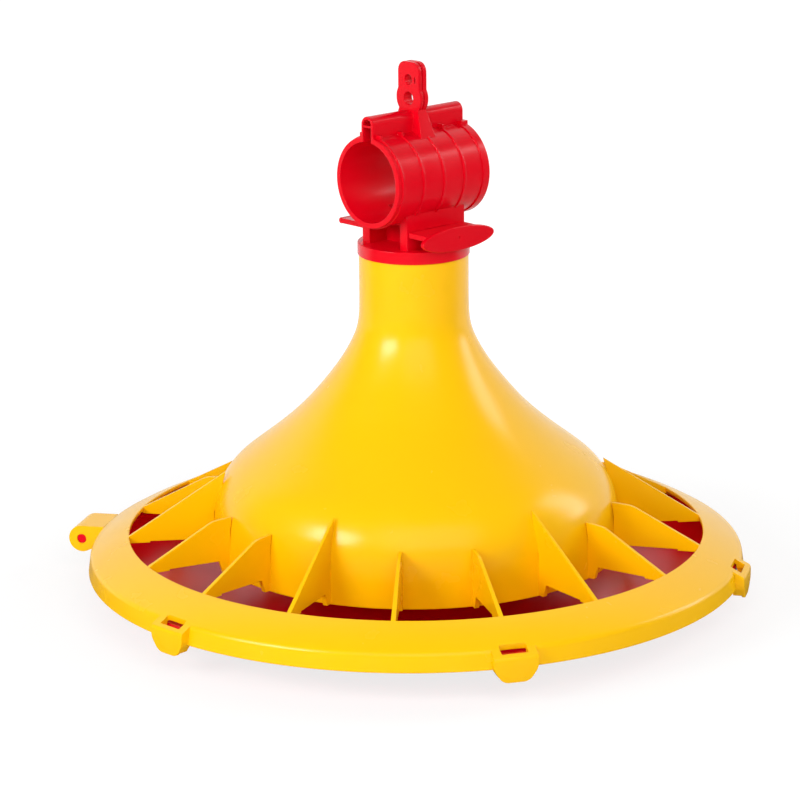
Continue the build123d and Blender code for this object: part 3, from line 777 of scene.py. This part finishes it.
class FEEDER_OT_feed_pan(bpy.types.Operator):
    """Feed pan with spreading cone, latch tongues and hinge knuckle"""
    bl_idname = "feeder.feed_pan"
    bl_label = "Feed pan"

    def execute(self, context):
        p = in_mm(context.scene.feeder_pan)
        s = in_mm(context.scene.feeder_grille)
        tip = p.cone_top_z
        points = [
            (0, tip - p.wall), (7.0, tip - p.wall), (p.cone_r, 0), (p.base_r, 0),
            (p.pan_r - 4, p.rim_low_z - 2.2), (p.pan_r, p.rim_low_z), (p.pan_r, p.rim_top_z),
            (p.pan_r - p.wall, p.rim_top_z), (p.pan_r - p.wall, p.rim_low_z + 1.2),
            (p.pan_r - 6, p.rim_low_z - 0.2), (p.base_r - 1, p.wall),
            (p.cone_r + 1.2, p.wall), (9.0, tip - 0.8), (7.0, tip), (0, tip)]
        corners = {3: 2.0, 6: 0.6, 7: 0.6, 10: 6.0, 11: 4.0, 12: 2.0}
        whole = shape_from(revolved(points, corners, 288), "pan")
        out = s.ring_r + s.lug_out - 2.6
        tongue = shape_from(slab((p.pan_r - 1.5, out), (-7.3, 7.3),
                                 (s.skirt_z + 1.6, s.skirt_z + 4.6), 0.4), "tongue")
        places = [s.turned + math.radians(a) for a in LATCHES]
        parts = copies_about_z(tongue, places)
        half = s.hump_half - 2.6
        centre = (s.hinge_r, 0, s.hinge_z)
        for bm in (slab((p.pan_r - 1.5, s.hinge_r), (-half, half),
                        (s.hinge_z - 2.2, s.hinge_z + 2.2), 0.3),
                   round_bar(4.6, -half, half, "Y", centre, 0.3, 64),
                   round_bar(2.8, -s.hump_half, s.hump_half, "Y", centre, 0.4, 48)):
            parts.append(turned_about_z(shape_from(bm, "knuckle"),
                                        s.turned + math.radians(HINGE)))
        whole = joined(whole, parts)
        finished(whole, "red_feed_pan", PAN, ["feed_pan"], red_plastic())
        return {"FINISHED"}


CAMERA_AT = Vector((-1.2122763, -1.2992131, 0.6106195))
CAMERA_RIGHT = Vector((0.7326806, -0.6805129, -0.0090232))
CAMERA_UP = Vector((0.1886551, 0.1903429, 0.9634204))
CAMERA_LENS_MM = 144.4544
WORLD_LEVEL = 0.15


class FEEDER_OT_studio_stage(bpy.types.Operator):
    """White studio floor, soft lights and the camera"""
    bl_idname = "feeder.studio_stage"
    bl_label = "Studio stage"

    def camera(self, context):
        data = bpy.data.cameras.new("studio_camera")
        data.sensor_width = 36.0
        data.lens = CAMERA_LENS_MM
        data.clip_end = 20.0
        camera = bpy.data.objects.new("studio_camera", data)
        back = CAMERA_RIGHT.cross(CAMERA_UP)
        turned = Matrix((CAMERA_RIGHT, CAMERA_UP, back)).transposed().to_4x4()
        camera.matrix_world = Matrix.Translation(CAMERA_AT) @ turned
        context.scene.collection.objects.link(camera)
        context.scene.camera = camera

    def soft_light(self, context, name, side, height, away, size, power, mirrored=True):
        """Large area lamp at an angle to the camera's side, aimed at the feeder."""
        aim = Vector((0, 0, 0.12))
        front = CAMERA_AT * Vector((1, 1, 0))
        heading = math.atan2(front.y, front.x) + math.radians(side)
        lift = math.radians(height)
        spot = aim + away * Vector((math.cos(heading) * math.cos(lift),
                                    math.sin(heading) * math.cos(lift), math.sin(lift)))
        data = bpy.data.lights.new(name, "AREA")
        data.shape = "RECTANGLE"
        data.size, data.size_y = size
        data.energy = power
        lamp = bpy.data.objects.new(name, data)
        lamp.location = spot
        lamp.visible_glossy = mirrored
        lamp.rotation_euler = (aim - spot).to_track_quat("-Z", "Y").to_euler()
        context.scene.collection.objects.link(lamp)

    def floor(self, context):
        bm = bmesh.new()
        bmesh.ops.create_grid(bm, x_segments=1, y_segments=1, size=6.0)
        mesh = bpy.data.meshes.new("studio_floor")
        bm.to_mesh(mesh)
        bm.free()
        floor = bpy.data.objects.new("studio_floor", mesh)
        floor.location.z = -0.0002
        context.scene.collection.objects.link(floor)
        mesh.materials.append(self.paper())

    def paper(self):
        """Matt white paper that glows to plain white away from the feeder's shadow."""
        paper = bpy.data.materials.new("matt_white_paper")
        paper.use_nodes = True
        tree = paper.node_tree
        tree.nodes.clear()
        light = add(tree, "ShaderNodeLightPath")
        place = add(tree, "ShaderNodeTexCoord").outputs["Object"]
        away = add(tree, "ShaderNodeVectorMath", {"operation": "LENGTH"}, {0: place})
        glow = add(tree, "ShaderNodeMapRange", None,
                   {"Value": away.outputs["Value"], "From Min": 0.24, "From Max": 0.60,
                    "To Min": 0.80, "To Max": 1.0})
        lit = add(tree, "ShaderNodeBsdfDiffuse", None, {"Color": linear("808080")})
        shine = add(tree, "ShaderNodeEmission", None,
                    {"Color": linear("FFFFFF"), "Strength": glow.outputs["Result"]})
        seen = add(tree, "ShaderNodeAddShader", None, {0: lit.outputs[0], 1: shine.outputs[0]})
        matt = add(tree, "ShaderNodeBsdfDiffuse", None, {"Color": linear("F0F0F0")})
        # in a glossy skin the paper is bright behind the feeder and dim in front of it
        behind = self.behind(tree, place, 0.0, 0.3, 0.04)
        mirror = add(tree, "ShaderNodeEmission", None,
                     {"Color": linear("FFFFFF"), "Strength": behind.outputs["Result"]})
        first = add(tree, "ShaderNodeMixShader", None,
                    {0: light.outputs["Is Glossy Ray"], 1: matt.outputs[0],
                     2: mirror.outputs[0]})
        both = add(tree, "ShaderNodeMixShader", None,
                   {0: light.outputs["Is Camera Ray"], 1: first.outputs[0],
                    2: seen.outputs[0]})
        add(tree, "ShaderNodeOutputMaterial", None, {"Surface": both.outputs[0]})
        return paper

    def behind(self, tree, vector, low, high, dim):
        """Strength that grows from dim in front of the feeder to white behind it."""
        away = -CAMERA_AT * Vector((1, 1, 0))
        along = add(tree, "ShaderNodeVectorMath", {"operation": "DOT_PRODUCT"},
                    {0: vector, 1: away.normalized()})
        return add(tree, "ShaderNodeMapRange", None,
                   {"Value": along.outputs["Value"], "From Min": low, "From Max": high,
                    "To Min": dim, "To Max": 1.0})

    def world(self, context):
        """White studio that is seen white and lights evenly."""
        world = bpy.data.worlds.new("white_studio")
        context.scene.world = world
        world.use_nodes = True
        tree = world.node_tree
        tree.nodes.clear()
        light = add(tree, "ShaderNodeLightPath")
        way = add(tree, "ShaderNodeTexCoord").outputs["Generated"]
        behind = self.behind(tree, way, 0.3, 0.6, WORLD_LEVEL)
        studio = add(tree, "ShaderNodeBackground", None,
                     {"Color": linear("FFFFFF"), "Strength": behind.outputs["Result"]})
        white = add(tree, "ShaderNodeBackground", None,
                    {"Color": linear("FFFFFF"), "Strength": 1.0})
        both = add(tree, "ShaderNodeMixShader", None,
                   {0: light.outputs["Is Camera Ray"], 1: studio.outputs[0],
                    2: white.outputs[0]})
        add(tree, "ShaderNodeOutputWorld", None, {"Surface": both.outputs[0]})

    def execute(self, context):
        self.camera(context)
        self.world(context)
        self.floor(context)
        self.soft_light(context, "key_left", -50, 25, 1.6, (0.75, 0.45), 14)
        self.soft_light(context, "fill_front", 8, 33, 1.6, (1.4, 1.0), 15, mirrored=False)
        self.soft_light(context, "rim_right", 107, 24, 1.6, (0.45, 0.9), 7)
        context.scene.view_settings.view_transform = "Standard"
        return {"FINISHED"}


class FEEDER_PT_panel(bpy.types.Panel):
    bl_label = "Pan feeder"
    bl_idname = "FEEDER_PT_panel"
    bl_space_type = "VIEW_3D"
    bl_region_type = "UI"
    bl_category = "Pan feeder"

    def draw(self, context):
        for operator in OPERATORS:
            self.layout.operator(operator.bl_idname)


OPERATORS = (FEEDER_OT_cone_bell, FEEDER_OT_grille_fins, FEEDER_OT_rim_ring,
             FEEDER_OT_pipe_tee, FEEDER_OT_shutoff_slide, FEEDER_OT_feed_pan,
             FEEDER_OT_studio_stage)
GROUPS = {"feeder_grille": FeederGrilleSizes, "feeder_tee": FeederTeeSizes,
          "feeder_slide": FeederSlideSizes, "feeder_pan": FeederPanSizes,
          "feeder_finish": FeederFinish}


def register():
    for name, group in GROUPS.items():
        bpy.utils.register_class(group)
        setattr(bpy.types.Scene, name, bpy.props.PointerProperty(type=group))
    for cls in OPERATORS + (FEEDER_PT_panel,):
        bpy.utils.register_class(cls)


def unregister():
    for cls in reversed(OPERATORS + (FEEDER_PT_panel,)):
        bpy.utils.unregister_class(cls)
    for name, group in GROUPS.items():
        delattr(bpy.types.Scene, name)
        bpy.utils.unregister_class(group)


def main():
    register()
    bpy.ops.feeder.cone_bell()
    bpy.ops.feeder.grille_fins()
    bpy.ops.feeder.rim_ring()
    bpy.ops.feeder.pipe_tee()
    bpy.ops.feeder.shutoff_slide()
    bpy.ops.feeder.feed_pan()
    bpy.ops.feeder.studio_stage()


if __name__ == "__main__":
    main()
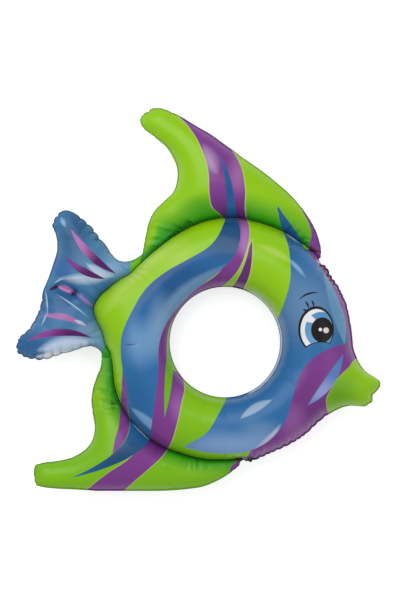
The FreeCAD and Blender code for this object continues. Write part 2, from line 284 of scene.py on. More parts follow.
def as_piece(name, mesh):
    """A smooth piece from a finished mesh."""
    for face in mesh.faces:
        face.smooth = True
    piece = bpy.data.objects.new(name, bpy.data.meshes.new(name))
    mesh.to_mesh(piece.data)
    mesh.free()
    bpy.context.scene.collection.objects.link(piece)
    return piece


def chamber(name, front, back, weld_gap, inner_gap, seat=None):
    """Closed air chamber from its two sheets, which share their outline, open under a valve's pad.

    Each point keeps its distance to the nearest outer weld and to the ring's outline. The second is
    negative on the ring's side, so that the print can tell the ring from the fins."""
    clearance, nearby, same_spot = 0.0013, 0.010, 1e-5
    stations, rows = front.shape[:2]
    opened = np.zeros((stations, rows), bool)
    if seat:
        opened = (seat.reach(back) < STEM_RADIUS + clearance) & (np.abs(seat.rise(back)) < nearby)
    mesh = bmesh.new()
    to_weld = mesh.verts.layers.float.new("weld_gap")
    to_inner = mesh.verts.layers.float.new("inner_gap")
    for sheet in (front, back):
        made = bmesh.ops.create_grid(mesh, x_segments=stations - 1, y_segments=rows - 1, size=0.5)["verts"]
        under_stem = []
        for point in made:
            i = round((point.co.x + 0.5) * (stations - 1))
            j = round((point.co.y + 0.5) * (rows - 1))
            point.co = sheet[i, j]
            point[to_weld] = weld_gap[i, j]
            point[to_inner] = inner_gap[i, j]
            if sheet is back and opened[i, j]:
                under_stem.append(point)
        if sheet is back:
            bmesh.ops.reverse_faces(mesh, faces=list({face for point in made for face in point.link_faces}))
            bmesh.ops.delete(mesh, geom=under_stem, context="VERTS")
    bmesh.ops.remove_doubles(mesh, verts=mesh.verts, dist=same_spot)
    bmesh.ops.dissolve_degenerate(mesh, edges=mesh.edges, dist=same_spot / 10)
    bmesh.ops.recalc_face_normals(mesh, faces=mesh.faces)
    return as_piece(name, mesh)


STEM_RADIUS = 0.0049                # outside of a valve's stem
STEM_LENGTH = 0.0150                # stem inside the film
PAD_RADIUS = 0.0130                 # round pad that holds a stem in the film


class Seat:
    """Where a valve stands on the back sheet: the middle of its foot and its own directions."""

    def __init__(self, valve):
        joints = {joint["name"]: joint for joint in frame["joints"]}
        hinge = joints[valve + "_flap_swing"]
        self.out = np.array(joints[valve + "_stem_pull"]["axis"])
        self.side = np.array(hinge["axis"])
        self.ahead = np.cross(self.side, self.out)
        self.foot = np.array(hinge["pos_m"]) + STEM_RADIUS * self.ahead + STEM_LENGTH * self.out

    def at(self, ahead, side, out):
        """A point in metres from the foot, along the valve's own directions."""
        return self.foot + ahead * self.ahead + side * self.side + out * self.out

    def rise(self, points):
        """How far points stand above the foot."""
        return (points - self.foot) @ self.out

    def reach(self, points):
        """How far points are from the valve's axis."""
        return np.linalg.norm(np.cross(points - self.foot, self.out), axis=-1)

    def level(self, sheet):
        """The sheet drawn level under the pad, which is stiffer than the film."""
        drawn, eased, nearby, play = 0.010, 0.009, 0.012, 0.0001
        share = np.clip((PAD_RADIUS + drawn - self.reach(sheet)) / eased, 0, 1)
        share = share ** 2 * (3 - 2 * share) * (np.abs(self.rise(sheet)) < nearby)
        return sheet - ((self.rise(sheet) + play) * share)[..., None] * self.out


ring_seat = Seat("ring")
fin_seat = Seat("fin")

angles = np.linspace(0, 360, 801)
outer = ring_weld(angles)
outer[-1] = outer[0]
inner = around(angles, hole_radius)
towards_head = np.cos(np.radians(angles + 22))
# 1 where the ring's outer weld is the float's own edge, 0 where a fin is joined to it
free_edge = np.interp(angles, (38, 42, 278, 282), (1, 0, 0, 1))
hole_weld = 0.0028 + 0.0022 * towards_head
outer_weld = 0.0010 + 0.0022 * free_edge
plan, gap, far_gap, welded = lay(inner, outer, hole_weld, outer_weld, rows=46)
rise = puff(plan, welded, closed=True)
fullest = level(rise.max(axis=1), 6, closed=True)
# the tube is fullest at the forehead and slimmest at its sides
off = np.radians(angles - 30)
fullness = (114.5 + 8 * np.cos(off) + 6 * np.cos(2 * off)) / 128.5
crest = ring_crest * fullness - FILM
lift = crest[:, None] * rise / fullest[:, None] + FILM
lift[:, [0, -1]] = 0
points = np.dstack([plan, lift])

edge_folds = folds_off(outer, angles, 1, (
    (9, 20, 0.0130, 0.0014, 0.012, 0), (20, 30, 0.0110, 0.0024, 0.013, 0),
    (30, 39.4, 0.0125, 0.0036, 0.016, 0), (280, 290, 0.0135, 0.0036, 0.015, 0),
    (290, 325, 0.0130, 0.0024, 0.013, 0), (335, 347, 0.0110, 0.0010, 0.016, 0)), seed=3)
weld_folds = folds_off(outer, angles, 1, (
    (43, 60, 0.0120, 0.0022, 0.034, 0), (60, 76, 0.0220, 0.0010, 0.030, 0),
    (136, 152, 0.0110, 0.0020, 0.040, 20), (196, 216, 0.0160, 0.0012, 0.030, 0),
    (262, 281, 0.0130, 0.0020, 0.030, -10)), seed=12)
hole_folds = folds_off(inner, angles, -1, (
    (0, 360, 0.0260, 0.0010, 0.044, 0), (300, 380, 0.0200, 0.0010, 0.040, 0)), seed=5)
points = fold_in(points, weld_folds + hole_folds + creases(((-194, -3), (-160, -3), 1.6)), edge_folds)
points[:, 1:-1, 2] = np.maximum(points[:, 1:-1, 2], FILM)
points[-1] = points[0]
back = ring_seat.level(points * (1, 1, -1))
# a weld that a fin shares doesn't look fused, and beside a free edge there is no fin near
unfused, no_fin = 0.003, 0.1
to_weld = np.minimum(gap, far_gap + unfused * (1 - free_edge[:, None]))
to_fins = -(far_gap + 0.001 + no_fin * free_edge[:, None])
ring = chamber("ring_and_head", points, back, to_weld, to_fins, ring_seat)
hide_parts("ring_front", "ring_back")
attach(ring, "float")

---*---

* **Written problem**: Looking at the data above, return every line from the one with "The FreeCAD and" down to the one with "a valve's pad.", exactly and inclusively.

* **Final answer**:
The FreeCAD and Blender code for this object continues. Write part 2, from line 284 of scene.py on. More parts follow.
def as_piece(name, mesh):
    """A smooth piece from a finished mesh."""
    for face in mesh.faces:
        face.smooth = True
    piece = bpy.data.objects.new(name, bpy.data.meshes.new(name))
    mesh.to_mesh(piece.data)
    mesh.free()
    bpy.context.scene.collection.objects.link(piece)
    return piece


def chamber(name, front, back, weld_gap, inner_gap, seat=None):
    """Closed air chamber from its two sheets, which share their outline, open under a valve's pad.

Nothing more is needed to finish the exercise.